# Task 1: Instructions

Import the data that John Snow collected about the cholera epidemic.

- Read about Dr. John Snow to the right.
- Load in the `pandas` module.
- Import the data `deaths.csv` and assign the resulting DataFrame to `deaths`.
- Print out the first rows of `deaths`.

## Good to know

This Project is designed to test also your knowledge of pandas and Bokeh.

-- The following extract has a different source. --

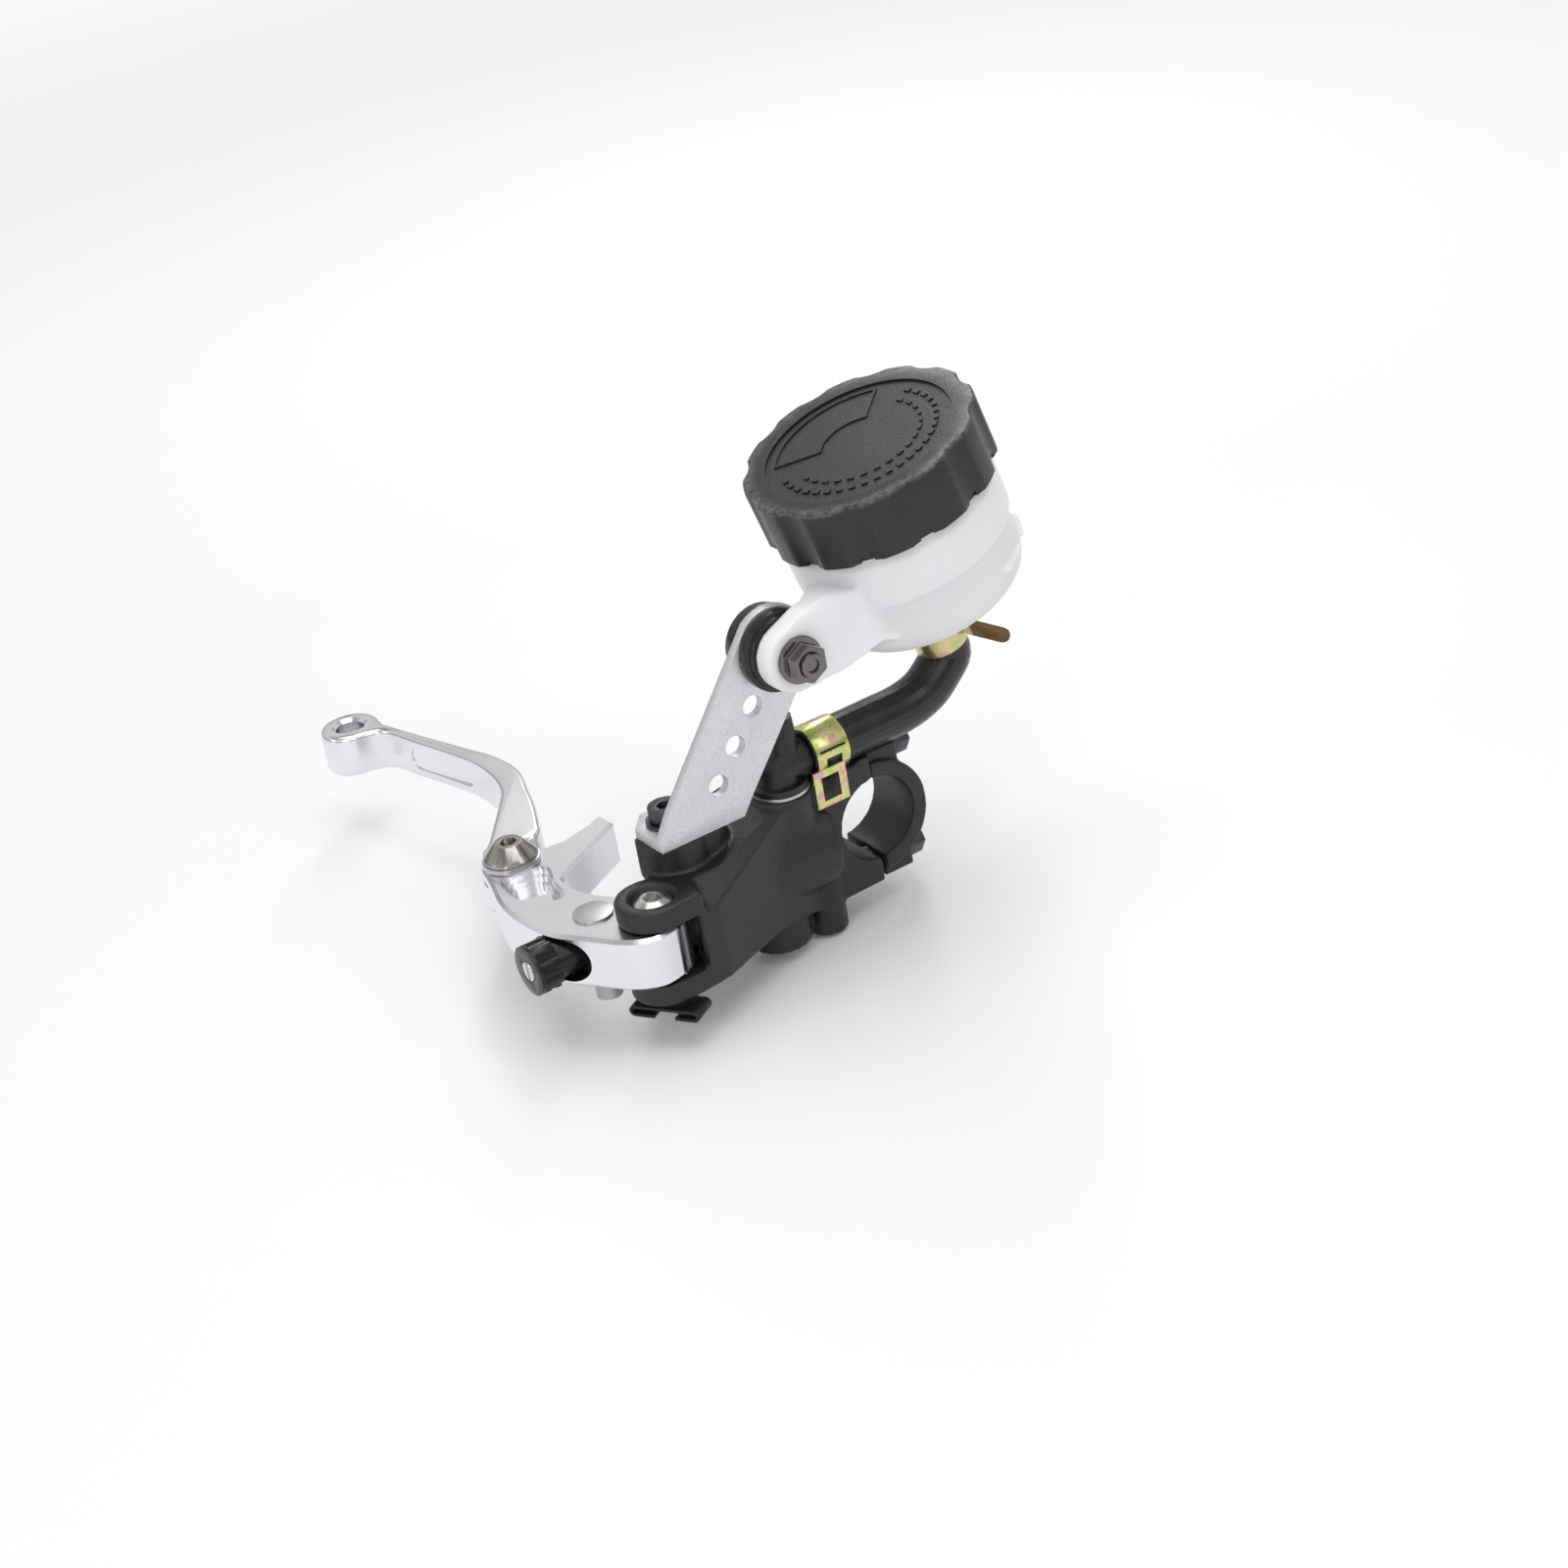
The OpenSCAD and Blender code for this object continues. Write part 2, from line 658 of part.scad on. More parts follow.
// The hose's route in y and z: straight back over the clamp, then round and up to the bottle.
// Its last stretch lies on the line of the reservoir's outlet.
outlet_pt = [bolt_hub[0] + outlet_y * cos(reservoir_tilt) + bottle_floor * sin(reservoir_tilt),
    bolt_hub[1] - outlet_y * sin(reservoir_tilt) + bottle_floor * cos(reservoir_tilt)];
outlet_dir = [-sin(reservoir_tilt), -cos(reservoir_tilt)];
hose_route = concat(
    [[hose_y0, hose_z]],
    spline([[6.5, hose_z], [-4, hose_z + 0.1], [-13.5, hose_z + 0.3], [-21, hose_z + 2.2],
        [-26.6, hose_z + 6.4], outlet_pt + 17.4 * outlet_dir, outlet_pt + 14 * outlet_dir], 4),
    [outlet_pt + 14 * outlet_dir, outlet_pt + 3 * outlet_dir]);

// A tube along the route, with square ends
module hose_tube(outer, inner) {
    sides = 24;
    rings = len(hose_route);
    function along(i) = let (d = hose_route[min(i + 1, rings - 1)] - hose_route[max(i - 1, 0)]) d / norm(d);
    function ring(i, r) = [for (k = [0:sides - 1]) let (a = 360 * k / sides, t = along(i))
        [hose_x + r * cos(a), hose_route[i][0] - r * sin(a) * t[1], hose_route[i][1] + r * sin(a) * t[0]]];
    points = concat([for (i = [0:rings - 1]) each ring(i, outer)],
        [for (i = [0:rings - 1]) each ring(i, inner)]);
    shift = rings * sides;
    last = shift - sides;
    faces = [for (i = [0:rings - 2]) for (k = [0:sides - 1])
        let (a = i * sides + k, b = i * sides + (k + 1) % sides)
        each [[a, b, b + sides, a + sides], [shift + b, shift + a, shift + a + sides, shift + b + sides]]];
    ends = [for (k = [0:sides - 1]) let (n = (k + 1) % sides)
        each [[n, k, shift + k, shift + n], [last + k, last + n, shift + last + n, shift + last + k]]];
    polyhedron(points = points, faces = concat(faces, ends));
}

module feed_hose() {
    color("#161719") hose_tube(hose_od / 2, hose_id / 2);
}

// Spring band clamp around a hose along Z: a windowed ring, and tails that stand out from it
module band_clamp(width) {
    r = hose_od / 2 + snug;
    difference() {
        rod_z(r + band_t, 0, width);
        rod_z(r, -1, width + 1);
        // window, and the slit beside it
        translate([-r, 0, width / 2]) cube([3, 4.4, width - 5], center = true);
        translate([-r, -4, width / 2]) cube([4, 0.6, width - 2], center = true);
    }
}

// Flat windowed tail of a band clamp, between two distances from the hose's middle
module band_tail(width, near, far, window) {
    difference() {
        block([-far, -near], [0, band_t], [0, width]);
        block([1.6 - far, -near - 2], [-1, 3], [(width - window) / 2, (width + window) / 2]);
    }
}

module hose_clamp_lower() {
    ring = hose_od / 2 + snug + band_t;
    color("#a9a45a") translate([hose_x, 7.4, hose_z]) rotate([-90, 0, 0]) {
        rotate([0, 0, -20]) band_clamp(9.6);
        // the tail hangs straight down beside the clamp's arm
        rotate([0, 0, -90]) translate([0, -ring + 0.02, 2.2]) band_tail(9.6, 2.6, 12.6, 5.2);
    }
}

module hose_clamp_upper() {
    ring = hose_od / 2 + snug + band_t;
    color("#a8924e") at_reservoir() translate([axis_x, outlet_y, bottle_floor - 14]) {
        rotate([0, 0, 62]) band_clamp(7.4);
        rotate([0, 0, 88]) translate([0, 0, 0.6]) band_tail(6.2, ring - 0.3, ring + 8.5, 3);
        // round-ended tongue, bent downwards
        rotate([0, 0, 38]) translate([0.3 - ring, 0, 1.8]) rotate([0, -30, 0]) {
            block([-9.4, 0], [0, band_t], [0, 4.4]);
            translate([-9.4, 0, 2.2]) rod_y(2.2, 0, band_t);
        }
    }
}

// ---------- bracket ----------

// Outline of the bracket's upright plate, as y and z
function plate_outline() = concat(
    [[41, foot_z], [37.4, 25.4], [29.4, 35.2], [20.8, 46]],
    arc(bolt_hub, 10.6, 235, 50, 16),
    [[39.4, 57.4], [47, 47.6], [54.7, 37.6], [60.8, 29.6], [64.8, 23], [64.8, foot_z]]);

module bracket() {
    holes = [[33.5, 47.2], [40.1, 39.1], [46.5, 31.2]];
    color("#c7c8cb") difference() {
        union() {
            translate([plate_x, 0, 0]) rotate([90, 0, 90]) linear_extrude(plate_t)
                polygon(plate_outline());
            translate([0, 0, foot_z]) linear_extrude(plate_t)
                polygon([[plate_x, 44], [-1, 46], [2.6, 50], [2.6, 60], [-3, 64.8],
                    [plate_x, 64.8]]);
        }
        translate([0, bolt_hub[0], bolt_hub[1]]) rod_x(7, -40, 40);
        for (h = holes) translate([0, h[0], h[1]]) rod_x(2.7, -40, 40);
        translate([post_at[0], post_at[1], 0]) rod_z(m6_r + 0.3, 0, 60);
        // the reservoir's outlet side of the foot stays clear of the inlet boss
        block([plate_x + plate_t, 20], [0, 43.5], [0, 40]);
    }
}

module bracket_bolt() {
    z0 = foot_z + plate_t + 1.04;
    color("#55555a") translate([post_at[0], post_at[1], 0]) difference() {
        union() {
            rod_z(m6_r, 10, z0);
            rod_z(4.5, z0 - eps, z0 + 3.5);
        }
        hex_z(4, z0 + 1.2, z0 + 10);
    }
}

module bracket_washer() {
    color("#7b7b80") translate([post_at[0], post_at[1], 0]) difference() {
        rod_z(5.5, foot_z + plate_t + 0.02, foot_z + plate_t + 1);
        rod_z(m6_r + 0.1, 0, 60);
    }
}

// Rubber grommet: two discs joined by a neck that sits in the plate's hole
module grommet() {
    neck = [plate_x, plate_x + plate_t];
    color("#1b1c1e") translate([0, bolt_hub[0], bolt_hub[1]]) difference() {
        union() {
            rod_x(10.3, neck[0] - 4.2, neck[0] - 0.02);
            rod_x(9.6, neck[1] + 0.02, neck[1] + 4.4);
            rod_x(6.95, neck[0] - 1, neck[1] + 1);
        }
        rod_x(4.2, -40, 40);
        // step in the near disc
        difference() {
            rod_x(20, neck[0] - 5, neck[0] - 3);
            rod_x(9.2, neck[0] - 6, neck[0]);
        }
    }
}

module grommet_sleeve() {
    color("#a5a5a8") translate([0, bolt_hub[0], bolt_hub[1]]) difference() {
        rod_x(4.15, plate_x - 4.3, plate_x + plate_t + 4.5);
        rod_x(m6_r + 0.1, -40, 40);
    }
}

module reservoir_bolt() {
    head_x = plate_x + plate_t + 4.55;
    color("#4c4a4c") translate([0, bolt_hub[0], bolt_hub[1]]) difference() {
        union() {
            rod_x(m6_r, -31.2, head_x);
            rod_x(5.4, head_x - eps, head_x + 3.4);
        }
        translate([head_x + 2, 0, 0]) rotate([0, 90, 0]) hex_z(4, 0, 5);
        rod_x(1.7, -33, -30.4);
    }
}

module reservoir_nut() {
    color("#4f4b4d") translate([0, bolt_hub[0], bolt_hub[1]]) difference() {
        union() {
            rod_x(5.9, ear_x[0] - 1.3, ear_x[0] - 0.03);
            translate([ear_x[0] - 5.2, 0, 0]) rotate([0, 90, 0]) hex_z(8.6, 0, 4.4);
        }
        rod_x(m6_r + snug, -60, 0);
    }
}

// ---------- reservoir ----------

module reservoir_bottle() {
    wall = 2;
    fillet = 6;
    h0 = bottle_floor;
    // the arm that carries the ear, seen from above and from the side
    ear_plan = [[ear_x[0], 2], [ear_x[1], 2], [ear_x[1], -9], [-12, -19], [-12, -34],
        [-21, -30], [-22.4, -23], [ear_x[0], -9]];
    ear_side = [[2, 8.4], [-7, 9.6], [-14, 8.4], [-22, 3], [-34, 2], [-34, -15], [-16, -12.6],
        [-6, -10.2], [2, -8.4]];
    color("#e9eaec") at_reservoir() difference() {
        union() {
            translate([axis_x, axis_y, 0]) {
                rotate_extrude() polygon(concat(
                    [[0, h0], [bottle_r - fillet, h0]],
                    arc([bottle_r - fillet, h0 + fillet], fillet, -90, 0, 8),
                    [[bottle_r, -6], [bottle_r + 1.4, -4.6], [bottle_r + 1.4, shoulder_z - 1.4],
                        [bottle_r, shoulder_z], [neck_r - 0.4, shoulder_z], [neck_r - 0.4, rim_z],
                        [0, rim_z]]));
                // outlet
                translate([0, outlet_y - axis_y, 0]) {
                    rod_z(5.6, h0 - 2, h0 + 1);
                    rod_z(3.9, h0 - 12, h0);
                }
                // two thread ridges on the neck
                for (z = [rim_z - 4, rim_z - 7]) rod_z(neck_r, z, z + 1.2);
                // moulded ribs
                for (a = [-150, -120, -60, -30, 60, 120]) rotate([0, 0, a])
                    block([bottle_r - 1, bottle_r + 1.5], [-5, 5], [-14.6, -13.2]);
            }
            // mounting ear
            rod_x(8.6, ear_x[0], ear_x[1]);
            intersection() {
                translate([0, 0, -20]) linear_extrude(40) polygon(ear_plan);
                rotate([90, 0, 90]) translate([0, 0, -40]) linear_extrude(60) polygon(ear_side);
            }
        }
        // inside of the bottle
        translate([axis_x, axis_y, 0]) {
            rod_z(bottle_r - wall, h0 + wall, rim_z + 5);
            translate([0, outlet_y - axis_y, 0]) rod_z(2.6, h0 - 20, h0 + 5);
        }
        rod_x(m6_r + 0.05, -60, 0);
    }
}

module reservoir_cap() {
    dip_r = 11;
    color("#1d1e20") at_bottle() difference() {
        rod_z(cap_d / 2, cap_top - cap_h, cap_top);
        rod_z(neck_r + 0.35, cap_top - cap_h - 1, cap_top - 2.6);
        // finger scallops around the edge, with a small notch under each
        for (i = [0:cap_scallops - 1]) rotate([0, 0, (i + 0.5) * 360 / cap_scallops]) {
            translate([cap_d / 2 + dip_r - 1.1, 0, 0]) rod_z(dip_r, cap_top - cap_h - 1, cap_top + 1);
            translate([cap_d / 2 - 1.1, 0, cap_top - cap_h]) cube([1.2, 3.4, 2.8], center = true);
        }
        // shallow sunk middle
        rod_z(cap_d / 2 - 6, cap_top - 0.5, cap_top + 1);
    }
}

module diaphragm() {
    color("#232427") at_bottle() difference() {
        union() {
            rod_z(neck_r - 0.5, rim_z + 0.05, rim_z + 1.4);
            rod_z(22, rim_z - 9, rim_z + 0.1);
        }
        rod_z(20.6, rim_z - 7.6, rim_z + 4);
        difference() {
            rod_z(16, rim_z - 10, rim_z - 4);
            rod_z(11, rim_z - 11, rim_z - 3);
        }
    }
}

module diaphragm_plate() {
    color("#d8d5cc") at_bottle() difference() {
        rod_z(neck_r - 0.7, rim_z + 1.5, cap_top - 2.9);
        rod_z(6, 0, 40);
    }
}

body();
clamp_cap();
clamp_bolt(1);  // clamp_bolt_upper
clamp_bolt(-1);  // clamp_bolt_lower
clamp_washer(1);  // clamp_washer_upper
clamp_washer(-1);  // clamp_washer_lower
pivot_bolt();
pivot_nut();
pivot_bush();
pivot_clip();
lever_base();
lever_blade();
fold_screw();
fold_washer();
fold_nut();
detent_ball();
detent_spring();
trunnion();
push_rod();
adjuster_barrel();
adjuster_knob();
adjuster_screw();
knob_set_screw();
dust_boot();
piston();
primary_cup();
secondary_seal();
return_spring();
stop_washer();
piston_circlip();
inlet_elbow();
inlet_o_ring();
inlet_circlip();
feed_hose();
hose_clamp_lower();
hose_clamp_upper();
bracket();
bracket_bolt();
bracket_washer();
grommet();
grommet_sleeve();
reservoir_bolt();
reservoir_nut();
reservoir_bottle();
reservoir_cap();
diaphragm();
diaphragm_plate();
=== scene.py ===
import json
import math

import bpy
from mathutils import Matrix, Vector


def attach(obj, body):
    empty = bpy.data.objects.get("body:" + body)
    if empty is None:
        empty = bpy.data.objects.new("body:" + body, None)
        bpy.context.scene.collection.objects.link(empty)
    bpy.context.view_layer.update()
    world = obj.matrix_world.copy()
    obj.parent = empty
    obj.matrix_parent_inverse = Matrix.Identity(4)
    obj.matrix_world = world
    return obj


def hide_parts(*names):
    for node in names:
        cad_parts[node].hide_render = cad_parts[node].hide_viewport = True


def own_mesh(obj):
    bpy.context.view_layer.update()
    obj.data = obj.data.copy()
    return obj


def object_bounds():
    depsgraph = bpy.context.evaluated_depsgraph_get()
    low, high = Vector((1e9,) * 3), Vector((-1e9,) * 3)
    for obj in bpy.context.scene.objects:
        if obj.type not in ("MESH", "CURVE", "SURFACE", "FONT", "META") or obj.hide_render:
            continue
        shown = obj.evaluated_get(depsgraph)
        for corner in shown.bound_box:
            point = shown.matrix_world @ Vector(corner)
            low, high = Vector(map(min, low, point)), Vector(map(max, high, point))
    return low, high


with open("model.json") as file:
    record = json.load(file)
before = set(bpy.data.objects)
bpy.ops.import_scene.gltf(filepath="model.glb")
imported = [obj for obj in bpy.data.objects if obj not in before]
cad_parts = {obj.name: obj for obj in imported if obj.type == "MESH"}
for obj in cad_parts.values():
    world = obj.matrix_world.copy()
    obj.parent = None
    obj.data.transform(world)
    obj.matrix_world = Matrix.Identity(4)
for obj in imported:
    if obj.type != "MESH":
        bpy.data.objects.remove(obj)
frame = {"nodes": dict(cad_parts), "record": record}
cad_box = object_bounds()

MM = 0.001
TILT = math.radians(16.5)           # how far the reservoir leans forward
PIVOT = Vector((-17.3, 71.2, 0)) * MM
FOLD = PIVOT + Vector((52.5, 9.9, 0)) * MM
TIP = PIVOT + Vector((163.2, 0.4, 0)) * MM
TRUNNION = PIVOT + Vector((13.4, 9.5, 0)) * MM
BASE_TOP = 7 * MM                   # half the lever base's height
BLADE_TOP = 6.2 * MM                # half the blade's height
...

If you'd like to refresh your memory, the recommended prerequisites for this course are [Data Manipulation with pandas](https://www.datacamp.com/courses/data-manipulation-with-pandas) and [Interactive Data Visualization with Bokeh](https://www.datacamp.com/courses/interactive-data-visualization-with-bokeh).

Even if you've finished all the DataCamp Python courses you may still find this project challenging unless you use/read some external _documentation_.
In this case check out Karlijn's Datacamp pandas DataFrame [tutorial](https://www.datacamp.com/community/tutorials/pandas-tutorial-dataframe-python), Hugo's Hierarchical indices, groupby and pandas [tutorial](https://www.datacamp.com/community/tutorials/pandas-multi-index), and pandas' [cheat sheet](https://github.com/pandas-dev/pandas/raw/master/doc/cheatsheet/Pandas_Cheat_Sheet.pdf) that summarizes the basics of pandas DataFrames. You could also look at the official pandas [documentation](https://pandas.pydata.org/pandas-docs/stable/pandas.pdf).

Stack Overflow is also a useful resource. A handy search pattern is **example of ??? in pandas** where **???*** is what you need to do.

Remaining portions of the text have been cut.